Give back, exactly as it appears, the run of lines opening with the one containing "extrude(amount=way * (bay_end_gap" and closing with the one containing "nodes[node].hide_render = nodes[node].hide_viewport". Nothing outside that run should appear.
— Begin PROVIDED RECORDS —
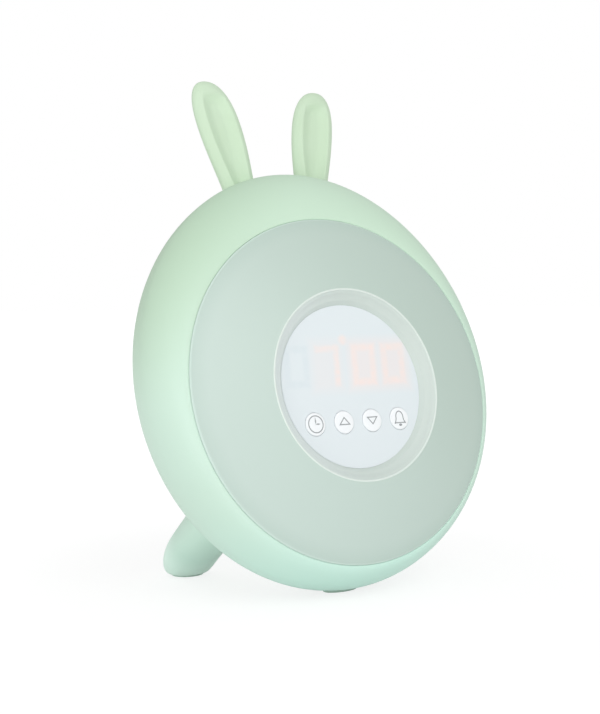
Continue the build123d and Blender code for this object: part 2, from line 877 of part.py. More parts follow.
# ------------------------------------------------------------------ chassis and lamp ring
chassis_back = chassis_depth + chassis_thickness
main_post_u = main_board_width / 2 - main_post_inset
main_post_v = main_board_height / 2 - main_post_inset
main_points = [
    (x * main_post_u, main_board_v + y * main_post_v) for x in (-1, 1) for y in (-1, 1)
]
with BuildPart() as chassis:
    with BuildSketch(face.offset(-chassis_back)):
        Circle(chassis_radius)
        with Locations(*chassis_points, *diffuser_points):
            Circle(small_screw[2] + screw_passage, mode=Mode.SUBTRACT)
        Circle(cable_hole_radius, mode=Mode.SUBTRACT)
    extrude(amount=chassis_thickness)
    with BuildSketch(face.offset(-chassis_depth)):
        Circle(shield_radius)
        Circle(shield_radius - shield_wall, mode=Mode.SUBTRACT)
    extrude(amount=shield_height)
    with BuildSketch(face.offset(-chassis_back)):
        with Locations(*main_points):
            Circle(main_post_radius)
            Circle(small_screw[2] + pilot_play, mode=Mode.SUBTRACT)
    extrude(amount=-main_post_height)
finish(chassis, "chassis")
screws("chassis_screws", face.offset(-chassis_back), chassis_points, small_screw)
screws("diffuser_screws", face.offset(-chassis_back), diffuser_points, small_screw)

with BuildPart() as lamp_board:
    with BuildSketch(face.offset(-chassis_depth)):
        Circle(lamp_board_outer)
        Circle(lamp_board_inner, mode=Mode.SUBTRACT)
    extrude(amount=board_thickness)
finish(lamp_board, "lamp_board")

with BuildPart() as lamp_leds:
    with BuildSketch(face.offset(board_thickness - chassis_depth)):
        with PolarLocations((lamp_board_outer + lamp_board_inner) / 2, led_count):
            Rectangle(led_size, led_size)
    extrude(amount=led_height)
finish(lamp_leds, "lamp_leds")

# ------------------------------------------------------------------ main board
main_front = chassis_back + main_post_height
main_back = main_front + board_thickness
with BuildPart() as main_board:
    with BuildSketch(face.offset(-main_back)):
        with Locations((0, main_board_v)):
            Rectangle(main_board_width, main_board_height)
        with Locations(*main_points):
            Circle(small_screw[2] + screw_passage, mode=Mode.SUBTRACT)
    extrude(amount=board_thickness)
finish(main_board, "main_board")
screws("main_board_screws", face.offset(-main_back), main_points, small_screw)

with BuildPart() as clock_chip:
    with BuildSketch(face.offset(-main_back)):
        with Locations((0, main_board_v)):
            Rectangle(chip_size, chip_size)
    extrude(amount=-chip_height)
finish(clock_chip, "clock_chip")

with BuildPart() as ribbon_cable:
    with BuildSketch(face.offset(-main_front)):
        Rectangle(ribbon_width, ribbon_thickness)
    extrude(amount=main_front + board_back)
finish(ribbon_cable, "ribbon_cable")

# ------------------------------------------------------------------ case screws
screws("case_screws", face.offset(-(seam_depth + case_well_floor)), case_points, case_screw)

# ------------------------------------------------------------------ speaker
with BuildPart() as speaker:
    with BuildSketch(inner_back):
        with Locations((0, speaker_v)):
            Circle(speaker_radius)
    extrude(amount=speaker_rim)
    with BuildSketch(inner_back.offset(speaker_rim)):
        with Locations((0, speaker_v)):
            Circle(speaker_radius - clamp_lap)
    with BuildSketch(inner_back.offset(speaker_depth)):
        with Locations((0, speaker_v)):
            Circle(magnet_radius)
    loft()
finish(speaker, "speaker")

with BuildPart() as speaker_clamp:
    with BuildSketch(inner_back.offset(speaker_rim)):
        with Locations((0, speaker_v)):
            Circle(speaker_wall_radius)
        with Locations(*clamp_lugs):
            Circle(clamp_lug_radius)
        with Locations((0, speaker_v)):
            Circle(speaker_radius - clamp_lap + speaker_gap, mode=Mode.SUBTRACT)
        with Locations(*clamp_lugs):
            Circle(small_screw[2] + screw_passage, mode=Mode.SUBTRACT)
    extrude(amount=clamp_thickness)
finish(speaker_clamp, "speaker_clamp")

clamp_screw = (small_screw[0], small_screw[1], small_screw[2], clamp_thickness + speaker_rim)
screws(
    "speaker_screws", inner_back.offset(speaker_rim + clamp_thickness), clamp_lugs, clamp_screw, side=1
)

# ------------------------------------------------------------------ power socket
with BuildPart() as power_socket:
    with BuildSketch(outer_back):
        with Locations((socket_u, socket_v)):
            Circle(socket_flange_radius)
    extrude(amount=-socket_flange_thickness)
    with BuildSketch(outer_back):
        with Locations((socket_u, socket_v)):
            Circle(socket_radius)
    extrude(amount=socket_length)
    with BuildSketch(outer_back.offset(-socket_flange_thickness)):
        with Locations((socket_u, socket_v)):
            Circle(socket_bore_radius)
            Circle(socket_pin_radius, mode=Mode.SUBTRACT)
    extrude(amount=socket_bore_depth, mode=Mode.SUBTRACT)
finish(power_socket, "power_socket")

with BuildPart() as socket_nut:
    with BuildSketch(inner_back):
        with Locations((socket_u, socket_v)):
            RegularPolygon(socket_nut_radius, 6)
            Circle(socket_radius + socket_gap, mode=Mode.SUBTRACT)
    extrude(amount=socket_nut_thickness)
finish(socket_nut, "socket_nut")

# ------------------------------------------------------------------ batteries and their door
cell_depth = body_depth - bay_depth + bay_floor_gap + cell_radius
cell_heights = [bay_v + (i - (cell_count - 1) / 2) * cell_pitch for i in range(cell_count)]
bay_end = Plane(
    origin=face.from_local_coords(Vector(-cell_length / 2, 0, 0)), x_dir=face.y_dir, z_dir=(1, 0, 0)
)
cell_places = [(v, -cell_depth) for v in cell_heights]
with BuildPart() as battery_cells:
    with BuildSketch(bay_end):
        with Locations(*cell_places):
            Circle(cell_radius)
    extrude(amount=cell_length)
finish(battery_cells, "battery_cells")

with BuildPart() as battery_contacts:
    for start, way in ((0, -1), (cell_length, 1)):
        with BuildSketch(bay_end.offset(start)):
            with Locations(*cell_places):
                Circle(contact_bump_radius)
        extrude(amount=way * (bay_end_gap - contact_thickness))
        with BuildSketch(bay_end.offset(start + way * (bay_end_gap - contact_thickness))):
            with Locations(*cell_places):
                Rectangle(contact_size, contact_size)
        extrude(amount=way * contact_thickness)
finish(battery_contacts, "battery_contacts")

with BuildPart() as battery_door:
    with BuildSketch(outer_back):
        with Locations((0, bay_v)):
            RectangleRounded(door_width, door_height, door_corner)
        with Locations(door_screw_point):
            Circle(door_tab_radius)
            Circle(small_screw[2] + pilot_play, mode=Mode.SUBTRACT)
    extrude(amount=door_thickness)
finish(battery_door, "battery_door")
door_screw = (small_screw[0], small_screw[1], small_screw[2], door_thickness + small_screw[3])
screws("battery_door_screw", outer_back, [door_screw_point], door_screw)
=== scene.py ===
import math

import bpy
from mathutils import Matrix, Vector


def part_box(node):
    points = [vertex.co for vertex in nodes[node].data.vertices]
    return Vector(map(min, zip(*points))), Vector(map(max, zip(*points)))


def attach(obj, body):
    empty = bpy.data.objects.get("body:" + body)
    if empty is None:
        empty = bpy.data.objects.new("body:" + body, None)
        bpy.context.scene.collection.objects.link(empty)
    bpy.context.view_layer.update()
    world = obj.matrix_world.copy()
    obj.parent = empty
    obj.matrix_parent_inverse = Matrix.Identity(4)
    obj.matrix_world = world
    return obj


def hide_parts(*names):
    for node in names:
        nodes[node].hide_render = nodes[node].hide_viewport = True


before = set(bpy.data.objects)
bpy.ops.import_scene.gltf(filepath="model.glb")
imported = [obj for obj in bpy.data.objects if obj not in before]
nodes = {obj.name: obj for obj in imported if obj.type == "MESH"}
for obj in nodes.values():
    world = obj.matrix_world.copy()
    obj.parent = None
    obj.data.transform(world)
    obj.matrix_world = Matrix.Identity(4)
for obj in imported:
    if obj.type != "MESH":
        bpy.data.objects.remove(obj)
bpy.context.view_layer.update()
mm = 0.001

# ------------------------------------------------------------------ front housing
# One egg-shaped moulding of mint plastic with a soft touch. It is widest behind its round mouth,
# rolls over at the lip, and has a ledge inside the mouth that the diffuser sits on.
# Pieces on the face are modelled flat, with u to the right, v up and w out, and then leant back.
face_lean = math.radians(15.25)
face_up = Vector((0, math.sin(face_lean), math.cos(face_lean)))
face_out = Vector((0, -math.cos(face_lean), math.sin(face_lean)))
window_back = 2.2 * mm
window_front = 3.8 * mm
window_low, window_high = (Vector(corner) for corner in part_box("display_window"))
face_centre = (window_low + window_high) / 2 - face_out * (window_back + window_front) / 2
on_face = Matrix(
    (
        (1, 0, 0, face_centre.x),
        (0, face_up.y, face_out.y, face_centre.y),
        (0, face_up.z, face_out.z, face_centre.z),
        (0, 0, 0, 1),
    )
)
mouth_radius = 70.0 * mm
lip_round = 0.5 * mm
belly_half_width = 80.4 * mm
belly_half_height = 86.8 * mm
belly_rise = 8.3 * mm
belly_depth = 17.6 * mm
tail_depth = 56.0 * mm
seam_depth = 38.0 * mm
seam_round = 0.3 * mm
half_rolled = 0.3  # how far in the seam's rounding is at its middle, as a share of its radius
shell_wall = 2.4 * mm
wall_start = 10.56 * mm
front_power = 1.67
rear_power = 2.4
front_loops = 22
back_loops = 12
lip_loops = 4
ledge_depth = 3.4 * mm
ledge_bore = 66.5 * mm
ledge_back = 7.4 * mm
crease_angle = 40


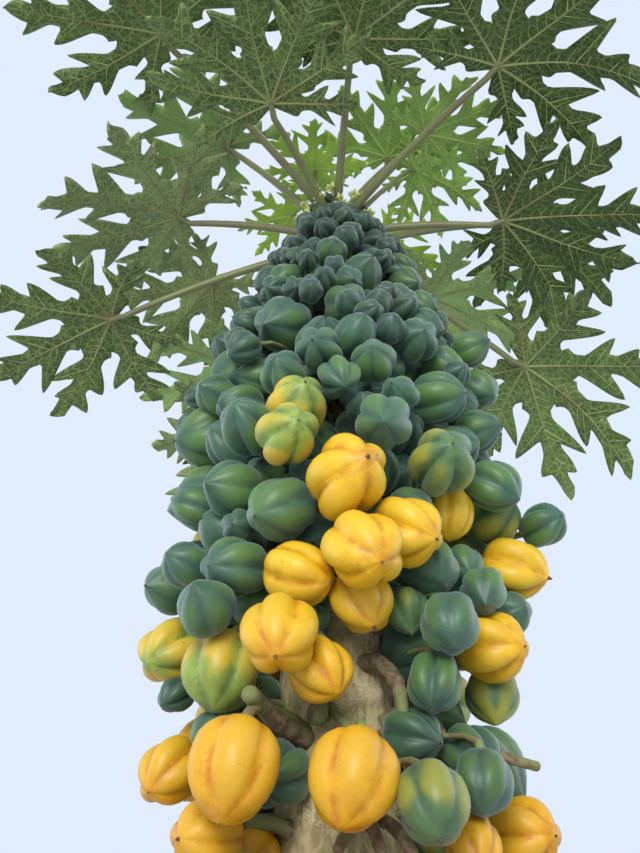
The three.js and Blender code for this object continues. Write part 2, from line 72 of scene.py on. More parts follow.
# %% Camera
CAMERA_PLACE = (-0.026, -0.9, 1.0)
CAMERA_TIP = 45
FOCAL_PIXELS, PICTURE_HEIGHT, SENSOR = 863, 853, 36.0


def in_scene(name, data):
    """A new object of the scene."""
    made = bpy.data.objects.new(name, data)
    bpy.context.scene.collection.objects.link(made)
    return made


camera = in_scene("camera", bpy.data.cameras.new("camera"))
camera.location = CAMERA_PLACE
camera.rotation_euler = ((90 + CAMERA_TIP) * DEGREE, 0, 0)
camera.data.sensor_width = SENSOR
camera.data.lens = FOCAL_PIXELS / PICTURE_HEIGHT * SENSOR
bpy.context.scene.camera = camera
print("lens", round(camera.data.lens, 1), "mm")

# %% [markdown]
# ## Small helpers
# Most pieces here are closed skins over rows of rings: a fruit, a pot, a trunk. One helper makes
# such a skin, and another hands a finished mesh to the frame. A third adds a node to a tree and
# wires it, for materials and for Geometry Nodes alike.

# %% Helpers for meshes
def mesh_object(name, points, faces, *materials, edges=()):
    """A linked object from points in metres."""
    mesh = bpy.data.meshes.new(name)
    mesh.from_pydata([tuple(p) for p in points], edges, faces)
    for material in materials:
        mesh.materials.append(material)
    return in_scene(name, mesh)


def ring_skin(rings, start, end):
    """Points and outward faces of a closed skin over rings that run counter-clockwise."""
    rows, sides = len(rings), len(rings[0])

    def at(row, side):
        return 1 + row * sides + side % sides

    points = [start, *[p for ring in rings for p in ring], end]
    faces = [(0, at(0, s + 1), at(0, s)) for s in range(sides)]
    faces += [(at(r, s), at(r, s + 1), at(r + 1, s + 1), at(r + 1, s))
              for r in range(rows - 1) for s in range(sides)]
    faces += [(len(points) - 1, at(rows - 1, s), at(rows - 1, s + 1)) for s in range(sides)]
    return points, faces


def keep(piece, slot, *nodes):
    """Gives a finished piece to the frame: it rides on the root and stands for these nodes."""
    piece.data.shade_smooth()
    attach(piece, "root")
    if nodes:
        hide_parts(*nodes)
    print(piece.name, sum(len(f.vertices) - 2 for f in piece.data.polygons), "triangles")


# %% Helper for node trees
def step(tree, kind, wires=None, **settings):
    """Adds a node: a wire's value is another node's socket, or a plain value."""
    node = tree.nodes.new(kind)
    for name, value in settings.items():
        setattr(node, name, value)
    for socket, value in (wires or {}).items():
        if isinstance(value, bpy.types.NodeSocket):
            tree.links.new(value, node.inputs[socket])
        else:
            node.inputs[socket].default_value = value
    return node


# %% [markdown]
# ## The growing rule
# The fruit stand where they can: those in view have set places, a golden-angle spiral fills the
# rest of the column, and then all of them push each other apart. The solids follow this rule, so
# the same rule, with the same seeded numbers, puts the fine fruit exactly where they are. Sizes
# are in millimetres here.

# %% Sizes of the trunk and the fruit column
SOIL_TOP, SOIL_MOUND = 366, 9
TRUNK_TOP, TRUNK_TIP, FOOT_RADIUS, NECK_RADIUS, TAPER = 2500, 2528, 74, 32, 2.2
FLARE, FLARE_REACH, SWAY, SWAY_WAVE = 20, 60, 7, 1500
COLUMN_REACH = [(1090, 165), (1180, 200), (1300, 215), (1450, 212), (1540, 230), (1680, 255),
                (1760, 250), (1910, 232), (2150, 170), (2300, 130), (2400, 98), (2500, 70)]
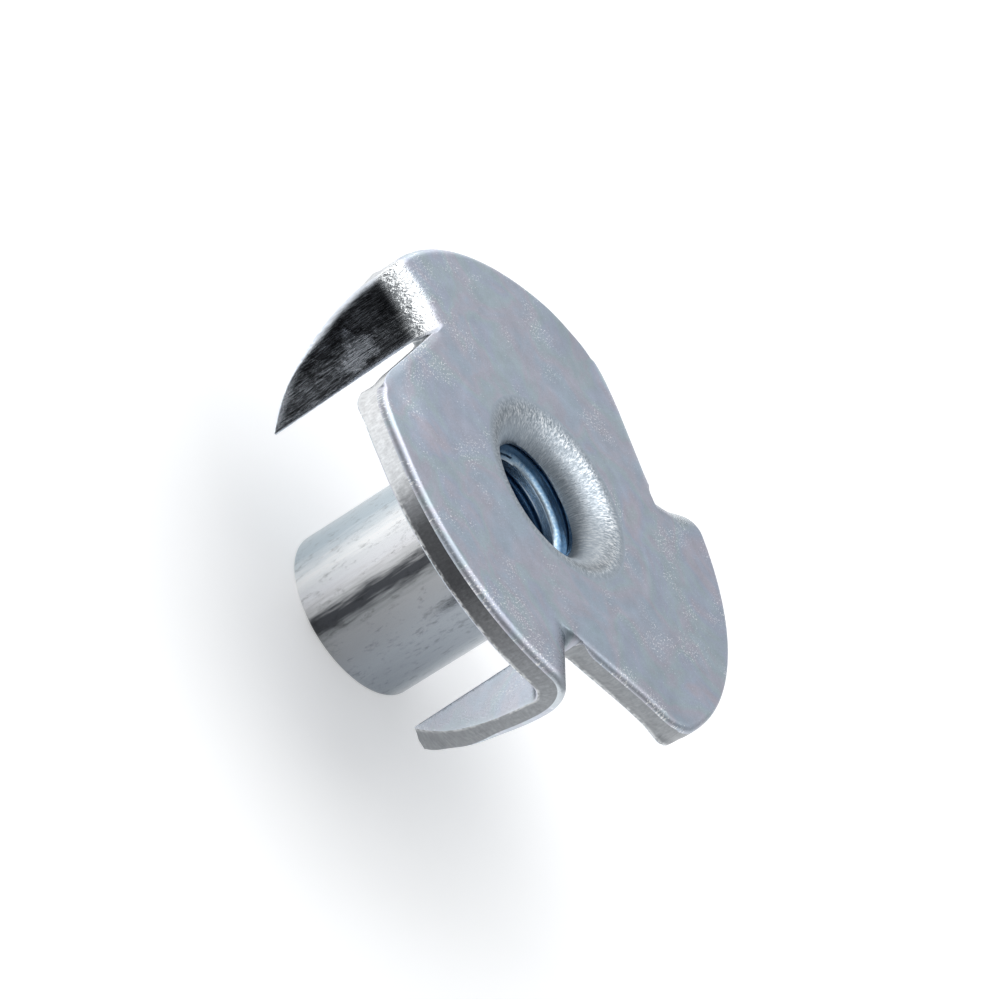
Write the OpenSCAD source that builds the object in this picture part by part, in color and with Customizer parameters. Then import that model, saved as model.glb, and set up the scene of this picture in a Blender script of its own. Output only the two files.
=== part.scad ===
// Tee nut: one round blank of sheet steel with a barrel drawn out of its middle, three prongs
// cut into its rim and bent down, and a bore for the thread.
// The barrel's free end stands on z = 0, the bore's axis is Z, and the flange is on top.

/* [Flange] */
// Diameter of the round blank that the flange and its prongs are cut from
flange_d = 19.05; // [17:0.05:24]
// Thickness of the sheet
sheet = 1; // [0.8:0.05:1.25]
// Radius that the cutting punches roll onto the edges of the outer face
edge_roll = 0.33; // [0.1:0.01:0.38]
// Radius of each flange corner, where a prong's cut runs out at the rim
corner_r = 0.4; // [0.4:0.05:0.8]

/* [Barrel] */
// Height from the barrel's free end to the flange's outer face
total_h = 9.3; // [8.5:0.1:16]
// Outside diameter of the barrel
barrel_d = 6.35; // [5.6:0.05:8]
// Diameter of the bore, measured at the crests of the thread
bore_d = 4; // [3.3:0.05:4.8]
// Radius of the mouth, where the outer face turns down into the bore
mouth_r = 1.45; // [1.1:0.05:1.8]
// Radius of the inside corner between the flange and the barrel
root_r = 0.4; // [0.2:0.05:0.8]
// Radius round the outside of the barrel's free end
end_r = 0.2; // [0.1:0.05:0.4]
// Chamfer of the bore at the barrel's free end
lead_in = 0.3; // [0.1:0.05:0.4]

/* [Prongs] */
// Number of prongs
prongs = 3; // [3:1:4]
// Distance from the flange's outer face to the tip of a prong that is bent square
prong_h = 6.95; // [5:0.05:8]
// Width of the flat that is left at the tip
tip_w = 0.1; // [0.05:0.05:0.5]
// Gap that the shear leaves between a prong and the flange
shear_gap = 0.28; // [0.1:0.02:0.3]
// Angle that the second prong is bent through, where the others are bent square
short_angle = 70; // [60:1:80]
// Inside radius of the bend
bend_r = 0.45; // [0.3:0.05:0.8]
// How far the bend starts ahead of the middle of the prong's cut
bend_lead = 0.5; // [0.2:0.05:1]
// How far the bend draws in from the rim and from the cut, where the metal stretches
bend_draw = 0.1; // [0.08:0.01:0.15]
// How far the bend's inner face swells out past the rim, where the metal is squeezed
bend_swell = 0.12; // [0.08:0.01:0.2]
// Distance from the outer face to the start of the facet that points the tip
facet_h = 3.2; // [2.5:0.1:4]
// Width of that facet across the prong's inner face, at the tip
facet_w = 0.6; // [0.3:0.05:0.8]

/* [Hidden] */
$fn = 128;
zinc = "#a9afb9";
clear = 1;                           // how far a cutting shape runs past what it cuts

flange_r = flange_d / 2;
barrel_r = barrel_d / 2;
bore_r = bore_d / 2;
seat_z = total_h - sheet;            // the flange's underside, which meets the wood

// A prong's sizes in the flat blank. Across is the distance from the bore's axis, square to
// the prong's cut, and along is the distance that the cut has run from its middle.
bend_outer_r = bend_r + sheet;
neutral_r = bend_r + 0.45 * sheet;   // the fibre that keeps its length in the bend
tip_along = bend_along(90) + prong_h - bend_outer_r;
facet_along = bend_along(90) + facet_h - bend_outer_r;
prong_across = sqrt(pow(flange_r, 2) - pow(tip_along, 2)) - tip_w;
cut_across = prong_across - shear_gap;
bend_across = flange_r - bend_draw;

// The flange's corner, where the cut meets the rim. Its round meets both at a slight angle, so
// its middle lies a little less than its radius from each.
corner_meet = 20;
corner_inset = corner_r * cos(corner_meet);
corner_x = cut_across - corner_inset;
corner_y = sqrt(pow(flange_r - corner_inset, 2) - pow(corner_x, 2));
corner_angle = atan2(corner_y, corner_x);

// How far along the cut a bend through this angle has run when it ends.
function bend_along(angle) = neutral_r * PI * angle / 180 - bend_lead;

// A rectangle whose far corner is rounded.
module rounded_square(size, r) {
    square([size.x - r, size.y]);
    square([size.x, size.y - r]);
    translate([size.x - r, size.y - r]) circle(r);
}

// What a round of radius r leaves of the square corner that it touches.
module corner_waste(r) {
    difference() {
        square(r + clear);
        circle(r);
    }
}

// Half section of the blank with its barrel drawn, from the bore's axis outwards.
module drawn_section() {
    difference() {
        union() {
            translate([0, seat_z]) rounded_square([flange_r, sheet], edge_roll);
            translate([0, seat_z]) mirror([0, 1]) rounded_square([barrel_r, seat_z], end_r);
            translate([barrel_r, seat_z - root_r]) difference() {
                square(root_r);
                translate([root_r, 0]) circle(root_r);
            }
        }
        square([bore_r, total_h]);
        polygon([[0, 0], [bore_r + lead_in, 0], [bore_r, lead_in], [0, lead_in]]);
        translate([bore_r, total_h - mouth_r]) difference() {
            square(mouth_r);
            translate([mouth_r, 0]) circle(mouth_r);
        }
    }
}

// Plan of what a prong leaves open in the flange once it is bent down.
module prong_gap() {
    translate([cut_across, -bend_lead]) square([flange_r, flange_r + clear]);
    translate([corner_x, corner_y]) difference() {
        reach = corner_r + clear;
        half = corner_angle / 2;
        polygon([[0, 0], [reach, 0], reach / cos(half) * [cos(half), sin(half)],
                 reach * [cos(corner_angle), sin(corner_angle)]]);
        circle(corner_r);
    }
}

// The roll along a prong's cut, from the end of the slit out past the rim.
module cut_roll() {
    slit_y = shear_gap / 2 - bend_lead;
    translate([cut_across - edge_roll, flange_r, total_h - edge_roll]) rotate([90, 0, 0])
        linear_extrude(flange_r - slit_y) corner_waste(edge_roll);
    translate([cut_across + shear_gap / 2, slit_y, total_h - edge_roll])
        rotate([0, 0, 180]) rotate_extrude(angle = 180) intersection() {
            translate([shear_gap / 2 + edge_roll, 0]) mirror([1, 0]) corner_waste(edge_roll);
            square(2 * edge_roll + clear);
        }
}

// Section of the bend: its distance from the bend's own axis, then its distance across.
module bend_section() {
    translate([bend_r, prong_across + bend_draw])
        rounded_square([sheet, bend_across - prong_across - bend_draw], edge_roll);
    translate([bend_r, bend_across])
        polygon([[0, 0], [sheet - edge_roll, 0], [0, bend_draw + bend_swell]]);
}

// The bend that carries a prong, about its own axis, with the flange at the top.
module bend(angle) {
    difference() {
        rotate([90, 0, 90]) rotate_extrude(angle = 90) bend_section();
        rotate([90 - angle, 0, 0]) translate([prong_across - clear, 0, -flange_r])
            cube([flange_r, flange_r, flange_r]);
    }
}

// The straight part of a prong, down from the end of its bend at z = 0, with its outer face
// towards +Y. Its curved edge is the blank's own rim, turned down.
module blade(angle) {
    blade_h = tip_along - bend_along(angle);
    intersection() {
        translate([0, 0, bend_along(angle)]) rotate([-90, 0, 0])
            rotate_extrude() rounded_square([flange_r, sheet], edge_roll);
        translate([prong_across, -clear, -blade_h]) cube([flange_r, sheet + 2 * clear, blade_h]);
    }
}

// The facet that points a prong. It widens down the inner face, and meets the outer face
// only at the tip.
module facet(angle) {
    run = prong_h - facet_h;
    lean = atan(facet_w / run);
    turn = atan(run * sin(lean) / sheet);
    translate([prong_across, 0, bend_along(angle) - facet_along])
        rotate([0, -lean, 0]) rotate([0, 0, turn])
            translate([-run, -run, -2 * run]) cube([run, 3 * run, 3 * run]);
}

// The children, turned to where this prong stands.
module at_prong(i) {
    rotate([0, 0, i * 360 / prongs]) children();
}

// The blank with its barrel drawn and its prongs' gaps opened.
module flange_and_barrel() {
    difference() {
        rotate_extrude() drawn_section();
        for (i = [0:prongs - 1]) at_prong(i) {
            translate([0, 0, seat_z - clear]) linear_extrude(sheet + 2 * clear) prong_gap();
            cut_roll();
        }
    }
}

// A prong over +X, bent down through this angle.
module prong(angle) {
    translate([0, -bend_lead, total_h - bend_outer_r]) {
        bend(angle);
        rotate([90 - angle, 0, 0]) translate([0, bend_r, 0]) difference() {
            blade(angle);
            facet(angle);
        }
    }
}

module tee_nut() {
    color(zinc) {
        flange_and_barrel();
        for (i = [0:prongs - 1]) at_prong(i) prong(i == 1 ? short_angle : 90);
    }
}

tee_nut();
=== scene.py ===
"""The looks of a pronged tee nut, pressed from one round blank of sheet steel and zinc plated.

Sizes are in millimetres until the mesh is finished, and in the CAD frame: the barrel's free end
stands on z = 0, the bore's axis is Z, and the first prong's cut is square to +X.
"""
import math

import bmesh
import bpy
from mathutils import Matrix, Vector


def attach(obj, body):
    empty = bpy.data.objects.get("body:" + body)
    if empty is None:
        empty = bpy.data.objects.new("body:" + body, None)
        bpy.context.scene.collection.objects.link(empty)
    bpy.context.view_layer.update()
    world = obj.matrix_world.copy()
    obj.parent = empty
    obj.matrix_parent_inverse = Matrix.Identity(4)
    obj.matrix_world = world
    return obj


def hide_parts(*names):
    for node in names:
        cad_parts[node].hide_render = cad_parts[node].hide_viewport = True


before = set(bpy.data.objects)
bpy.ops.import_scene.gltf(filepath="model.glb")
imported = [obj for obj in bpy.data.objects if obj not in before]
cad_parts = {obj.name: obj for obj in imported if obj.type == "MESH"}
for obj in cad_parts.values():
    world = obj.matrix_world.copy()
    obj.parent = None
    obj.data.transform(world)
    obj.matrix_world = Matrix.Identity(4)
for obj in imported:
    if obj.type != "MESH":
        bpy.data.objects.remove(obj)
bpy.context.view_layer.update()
MM = 0.001

# The blank
RIM_R = 9.525
SHEET = 1.0
FACE_Z = 9.3
ROLL = 0.27
CORNER_R = 0.75
BLANK_STEPS = 360
HUB_R = 3.9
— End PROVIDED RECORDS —
RESULT OF THE EXERCISE:
        extrude(amount=way * (bay_end_gap - contact_thickness))
        with BuildSketch(bay_end.offset(start + way * (bay_end_gap - contact_thickness))):
            with Locations(*cell_places):
                Rectangle(contact_size, contact_size)
        extrude(amount=way * contact_thickness)
finish(battery_contacts, "battery_contacts")

with BuildPart() as battery_door:
    with BuildSketch(outer_back):
        with Locations((0, bay_v)):
            RectangleRounded(door_width, door_height, door_corner)
        with Locations(door_screw_point):
            Circle(door_tab_radius)
            Circle(small_screw[2] + pilot_play, mode=Mode.SUBTRACT)
    extrude(amount=door_thickness)
finish(battery_door, "battery_door")
door_screw = (small_screw[0], small_screw[1], small_screw[2], door_thickness + small_screw[3])
screws("battery_door_screw", outer_back, [door_screw_point], door_screw)
=== scene.py ===
import math

import bpy
from mathutils import Matrix, Vector


def part_box(node):
    points = [vertex.co for vertex in nodes[node].data.vertices]
    return Vector(map(min, zip(*points))), Vector(map(max, zip(*points)))


def attach(obj, body):
    empty = bpy.data.objects.get("body:" + body)
    if empty is None:
        empty = bpy.data.objects.new("body:" + body, None)
        bpy.context.scene.collection.objects.link(empty)
    bpy.context.view_layer.update()
    world = obj.matrix_world.copy()
    obj.parent = empty
    obj.matrix_parent_inverse = Matrix.Identity(4)
    obj.matrix_world = world
    return obj


def hide_parts(*names):
    for node in names:
        nodes[node].hide_render = nodes[node].hide_viewport = True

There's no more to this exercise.